Dr. Hildrus Poindexter is the first African American to receive both an M.D., which he earned at Harvard University in 1929, and a Ph.D., which he earned in bacteriology at Columbia University in 1932.
In 1924, he furthered his education at the Black Lincoln University where he received his bachelor’s degree. He continued at Dartmouth College where he accessed his pre-medical education before proceeding to Harvard. This gave him the leverage to be appointed as the head of the Medical College at Howard University in 1934, according to Poindexter History.
Being an avid learner, Poindexter returned to Columbia University after completing his Ph.D. to acquire a master’s degree in public health in 1937. He was born on May 10, 1901, in Memphis, Tennessee. He was the sixth child out of 11 children his parents gave birth to.

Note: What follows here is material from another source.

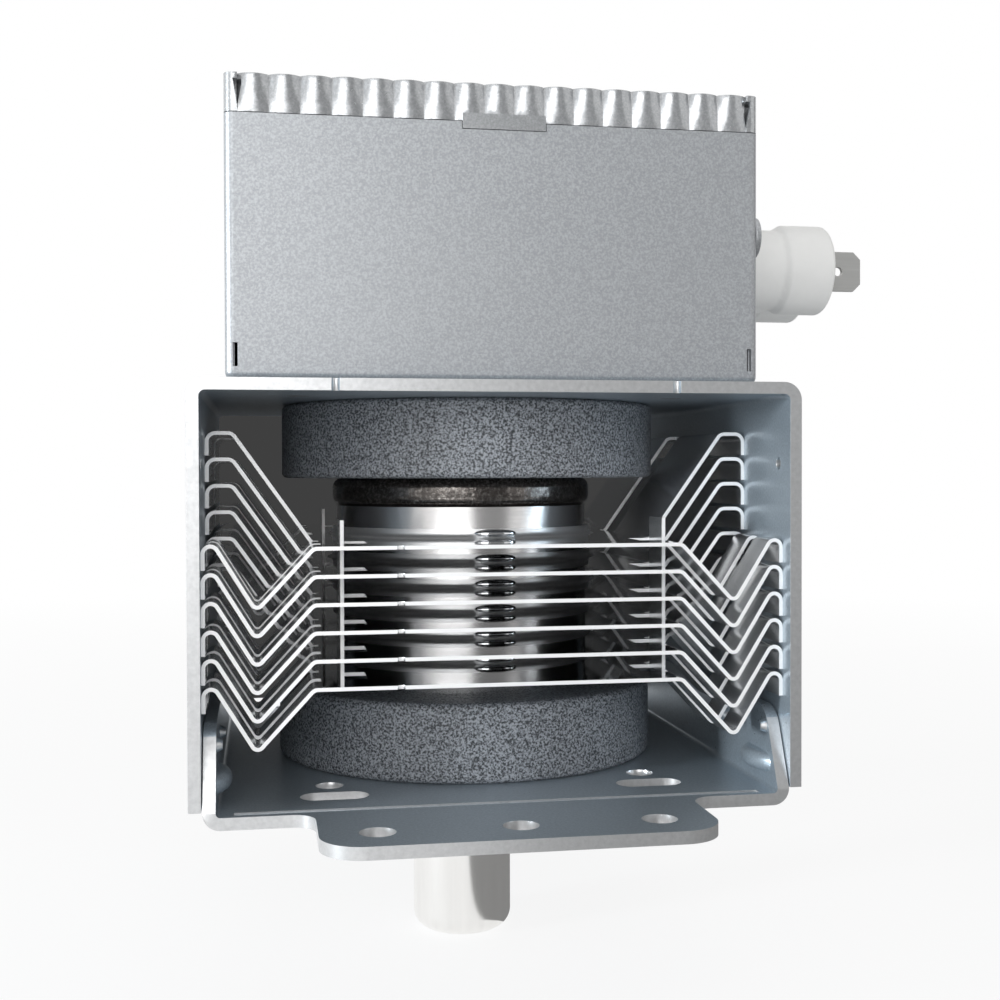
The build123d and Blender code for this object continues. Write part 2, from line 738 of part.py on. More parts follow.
def build_flange_rivets():
    """The two small rivets in the flange's ears."""
    piece = rivet(flange_rivet_radius, flange_rivet_head_radius, flange_rivet_head_height,
                  case_side - case_sheet, case_sheet + flange_sheet)
    return Compound(children=[Pos(0, side * flange_rivet_place, terminal_z) * Rot(0, 90, 0) * piece
                              for side in (-1, 1)])


def build_capacitor_body():
    """The moulded capacitor body, through the case wall, with a tower round each terminal."""
    start = case_side - body_inner_reach
    step = case_side + body_reach
    end = case_side + tower_reach
    body = extrude(side_plane(start) * capacitor_outline(body_radius), step - start)
    for side in (-1, 1):
        tower = turned((0, step), (body_radius, step), (tower_radius, step + tower_taper),
                       (tower_radius, end), (0, end))
        tower = fillet(tower.edges().filter_by(GeomType.CIRCLE).sort_by(Axis.Z)[-1], tower_round)
        body += Pos(0, side * terminal_spacing / 2, terminal_z) * Rot(0, 90, 0) * tower
    for side in (-1, 1):
        body -= round_bar(conductor_radius, (start - 1, side * terminal_spacing / 2, terminal_z),
                          (end + 1, side * terminal_spacing / 2, terminal_z))
    return body


def build_terminal(side):
    """A flat push-on blade outside, carried by a round conductor that passes through the capacitor."""
    y = side * terminal_spacing / 2
    root = case_side + tower_reach
    tip = case_side + blade_reach
    blade = Pos((root + tip) / 2, y, terminal_z) * Box(tip - root, blade_thickness, blade_height)
    blade = chamfer(blade.edges().filter_by(Axis.Y).group_by(Axis.X)[-1], blade_corner)
    blade -= (Pos(tip - blade_hole_inset, y, terminal_z) * Rot(90, 0, 0)
              * Cylinder(blade_hole_radius, 4 * blade_thickness))
    return blade + round_bar(conductor_radius, (conductor_start, y, terminal_z), (root, y, terminal_z))


def coil_axis(side):
    """The Y place of a choke's axis, which puts a turn of the coil on the terminal's line."""
    return side * (terminal_spacing / 2 + coil_radius)


def build_choke_coil(side):
    """A choke coil of enamelled copper wire, from the terminal's conductor to the lead on the stem."""
    wire = coiled_wire(coil_wire_radius, coil_radius, coil_pitch, coil_length)
    turn = Rot(0, 0, 90 if side < 0 else -90)
    coil = Pos(0, coil_axis(side), terminal_z) * Rot(0, 90, 0) * turn * wire
    y = side * terminal_spacing / 2
    first = (0, y, terminal_z)
    last = (coil_length, y, terminal_z)
    coil += [Pos(*first) * Sphere(coil_wire_radius), Pos(*last) * Sphere(coil_wire_radius)]
    coil += round_bar(coil_wire_radius, last, (conductor_start, y, terminal_z))
    return coil + round_bar(coil_wire_radius, first, (0, y, lead_top))


def build_choke_core(side):
    """The ferrite rod inside a choke coil."""
    core = Rot(0, 90, 0) * Cylinder(coil_radius - coil_wire_radius, core_length)
    return Pos(coil_length / 2, coil_axis(side), terminal_z) * core


def build_all():
    """Every piece of the magnetron by the name of its node."""
    nodes = {
        "upper_yoke": build_upper_yoke(),
        "mounting_plate": build_mounting_plate(),
        "upper_magnet": build_magnet(upper_magnet_bottom, upper_magnet_shift),
        "lower_magnet": build_magnet(plate_top, lower_magnet_shift),
        "anode_cylinder": build_anode_cylinder(),
        "anode_vanes": build_vanes(),
        "strap_rings": build_strap_rings(),
        "upper_pole_piece": build_pole_piece(anode_top, -1),
        "lower_pole_piece": build_lower_pole_piece(),
        "upper_seal_cup": build_upper_seal_cup(),
        "lower_seal_cup": build_lower_seal_cup(),
        "cathode_filament": build_filament(),
        "upper_end_hat": build_upper_end_hat(),
        "lower_end_hat": build_lower_end_hat(),
        "centre_lead": build_centre_lead(),
        "side_lead": build_side_lead(),
        "stem_insulator": build_stem_insulator(),
        "antenna_insulator": build_antenna_insulator(),
        "exhaust_tube": build_exhaust_tube(),
        "antenna_rod": build_antenna_rod(),
        "antenna_cap": build_antenna_cap(),
        "rf_gasket": build_gasket(),
        "filter_case": build_case(),
        "filter_lid": build_lid(),
        "case_rivets": build_case_rivets(),
        "capacitor_flange": build_capacitor_flange(),
        "flange_rivets": build_flange_rivets(),
        "capacitor_body": build_capacitor_body(),
        "terminal_front": build_terminal(-1),
        "terminal_rear": build_terminal(1),
        "choke_coil_front": build_choke_coil(-1),
        "choke_coil_rear": build_choke_coil(1),
        "choke_core_front": build_choke_core(-1),
        "choke_core_rear": build_choke_core(1),
    }
    fin = build_fin()
    top_level = anode_bottom + fin_start + (fin_count - 1) * fin_pitch
    for number in range(fin_count):
        nodes[f"fin_{number + 1}"] = Pos(0, 0, top_level - number * fin_pitch) * fin
    return nodes


os.makedirs("parts", exist_ok=True)
for name, shape in build_all().items():
    export_step(shape, f"parts/{name}.step")
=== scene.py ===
"""Dresses the magnetron's frame: finishes, formed details, lights and the camera.

All sizes are in metres. Z is up along the tube, X runs to the terminals and Y to the back.
"""

import logging
from collections.abc import Callable
from dataclasses import dataclass, field
from enum import Enum
from math import copysign, cos, pi, radians, sin

import bmesh
import bpy
from mathutils import Matrix, Vector


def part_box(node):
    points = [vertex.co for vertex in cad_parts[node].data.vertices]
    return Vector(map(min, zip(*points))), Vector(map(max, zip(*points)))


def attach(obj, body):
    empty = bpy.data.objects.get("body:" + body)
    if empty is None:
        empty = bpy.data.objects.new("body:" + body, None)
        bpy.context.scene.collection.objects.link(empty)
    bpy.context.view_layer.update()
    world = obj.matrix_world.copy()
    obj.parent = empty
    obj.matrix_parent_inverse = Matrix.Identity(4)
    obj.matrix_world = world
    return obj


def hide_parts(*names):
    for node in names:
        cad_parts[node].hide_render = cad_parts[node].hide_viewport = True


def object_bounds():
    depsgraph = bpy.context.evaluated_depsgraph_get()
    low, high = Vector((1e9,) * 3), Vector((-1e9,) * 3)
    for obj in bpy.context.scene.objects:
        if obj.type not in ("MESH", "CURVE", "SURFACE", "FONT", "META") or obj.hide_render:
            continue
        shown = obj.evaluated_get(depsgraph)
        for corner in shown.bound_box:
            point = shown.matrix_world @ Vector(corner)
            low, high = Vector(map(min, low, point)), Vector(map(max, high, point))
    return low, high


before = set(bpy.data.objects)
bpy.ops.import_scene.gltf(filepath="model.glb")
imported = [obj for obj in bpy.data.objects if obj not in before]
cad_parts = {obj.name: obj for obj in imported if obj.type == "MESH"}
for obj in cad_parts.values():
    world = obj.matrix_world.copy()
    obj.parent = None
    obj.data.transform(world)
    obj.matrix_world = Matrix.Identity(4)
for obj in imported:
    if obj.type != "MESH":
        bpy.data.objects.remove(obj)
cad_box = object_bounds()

log = logging.getLogger("magnetron")

MM = 0.001
BODY = "root"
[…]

Poindexter had always been a curious child. When he was 12 years old, he noticed he was unwell with cancer but he was uncertain what disease he was suffering from. Though his parents were financially handicapped, it did not stop him from finding ways and means to raise funds to understand his medical condition. He paid a physician to run tests on him to understand what disease he was battling. When that was established, through treatment and continuous tests, doctors were able to cure his right leg which was cancerous.
In his autobiography, “My World of Reality in 1973”, he spoke about his challenges growing up as someone from a poor background, how he strenuously worked in coal mines to pay for his education and how white female patients refused to allow him to treat them because of the color of his skin.
According to the Harvard University website, Poindexter was denied a job at a U.S. laboratory in the Philippines because of his race. His passion for community health compelled him to take up courses in epidemiology through an initiative he carried out at Bullock County.
He was behind epidemiology surveys in minority communities that led to the discovery of syphilis and malnutrition among African Americans in the rural South. He dedicated a substantial part of his medical profession to improving the lives of these minority groupings at schools and religious organizations.
At the time of studying epidemiology, Poindexter was a bacteriologist, but, he practiced in this new field to gain international recognition. He was acknowledged by the U.S. government for helping bring down the number of malaria cases in the Solomon Islands by over 86 percent in three months during World War II. He also carried out research that enabled health authorities to treat American soldiers for a disease that was caused by tiny worms that entered their bloodstream.
He was made the director of the Mission to Liberia to help the West African nation to bring down infectious diseases and help plan sanitation reduction programs for them. Poindexter’s name during the 1940s and 1950s became a reference point for anyone conducting research into malaria and other tropical diseases.
He died on April 21, 1987, in Clinton, Maryland.